Suatu malam di Batavia pada 1930-an. Seorang perempuan Tionghoa, yang sebelumnya mendapat surat kaleng, bergegas menuju sebuah hotel di Kota. Tujuannya: mencari si pengirim surat, seorang perempuan tanpa identitas yang butuh pertolongan segera. Tiba di hotel, dia menemukan sebuah tong yang bergoyang. Dia buka. Isinya seorang gadis berusia sekira 14 tahun; si pengirim surat. Gadis itu baru datang dari Tiongkok, tak mengerti bahasa Melayu, dan akan dijadikan pelacur. Dia langsung menolongnya, membawa gadis malang itu ke panti asuhannya.

Dari gadis Tiongkok itu, dia mendapat banyak informasi mengenai cara kerja para pedagang manusia (human trafficking). Aktivisme semacam itu kerap dilakukan Auw Tjoei Lan, yang lebih dikenal sebagai Nyonya Lie Tjian Tjoen. Dia lahir pada 17 Februari 1889 di Majalengka. Ayahnya, Auw Seng Hoe, adalah seorang pengusaha sekaligus Kapitan Tionghoa, yang memiliki kebun tebu dan pabrik gula. Kapitan Auw peduli kemanusiaan. Dia melakukan sejumlah kegiatan amal; menolong para gelandangan, tunanetra, dan tunawisma dengan menyediakan makanan dan tempat tinggal.

Jiwa filantropi ayahnya menurun pada diri Auw Tjoei Lan. Auw Tjoei Lan menekuni upaya pemberantasan perdagangan perempuan setelah menikah dengan Lie Tjian Tjoen, anak Mayor Tionghoa Lie Tjoe Hong, dan pindah ke Batavia. Dia tinggal di rumah mertua yang terletak di tengah kota, di Jalan Pintu Besar. Dia tak betah, tak biasa hidup di tengah kondisi hiruk-pikuk. Tapi kekecewaan itu tak bertahan lama. Melalui perantaraan pendeta Van Walsum, dia bertemu dr Zigman, bekas gurunya yang mengajar bahasa dan kebudayaan Belanda. Zigman mengajaknya ikut mengurus Ati Soetji, organisasi bentukan dr Zigman dan beberapa kawannya seperti Van Hindeloopen dan Soetan Temanggoeng. Organisasi ini menampung perempuan-perempuan yang terpaksa melacurkan diri karena kesulitan ekonomi dan yang didatangkan dari daratan Tiongkok lalu dijual dan dipaksa jadi pelacur di rumah-rumah bordil.

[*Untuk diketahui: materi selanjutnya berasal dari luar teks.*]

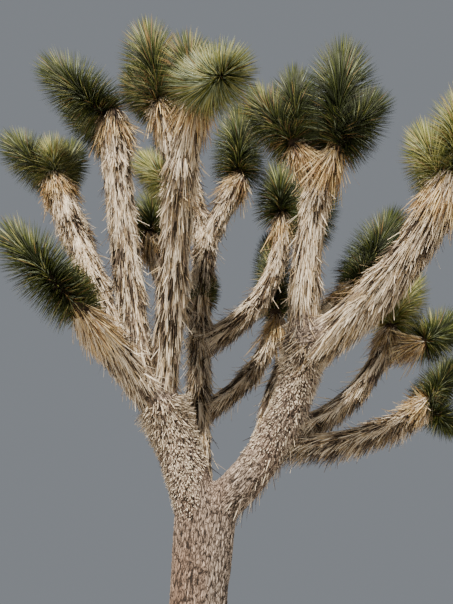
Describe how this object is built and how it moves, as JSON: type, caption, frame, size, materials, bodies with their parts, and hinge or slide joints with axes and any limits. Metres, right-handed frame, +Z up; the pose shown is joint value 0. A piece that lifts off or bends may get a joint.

Dia sangat berdedikasi. Dia tak takut keluar malam sendirian, demi menyelamatkan perempuan yang butuh pertolongan. Gadis-gadis asal Tiongkok itu rata-rata masih belia, berusia belasan tahun. Tak jarang dia menghadapi bahaya yang mengancam jiwanya. Ancaman itu terutama datang dari para batauw (mucikari), yang merasa bisnisnya terancam.

Pernah suatu ketika seorang batauw mencekiknya lantaran tak terima dengan upayanya membebaskan gadis yang akan dijadikan pelacur. Centeng, yang jadi kaki tangan batauw, pernah mengancam akan membunuhnya. Pemerasan oleh batauw pernah pula terjadi. Tapi dia tak goyah. Perdagangan perempuan sudah marak kala itu. Awalnya perempuan-perempuan itu dijual untuk dipekerjakan sebagai pembantu. Lama-lama mereka dijual untuk dijadikan pelacur.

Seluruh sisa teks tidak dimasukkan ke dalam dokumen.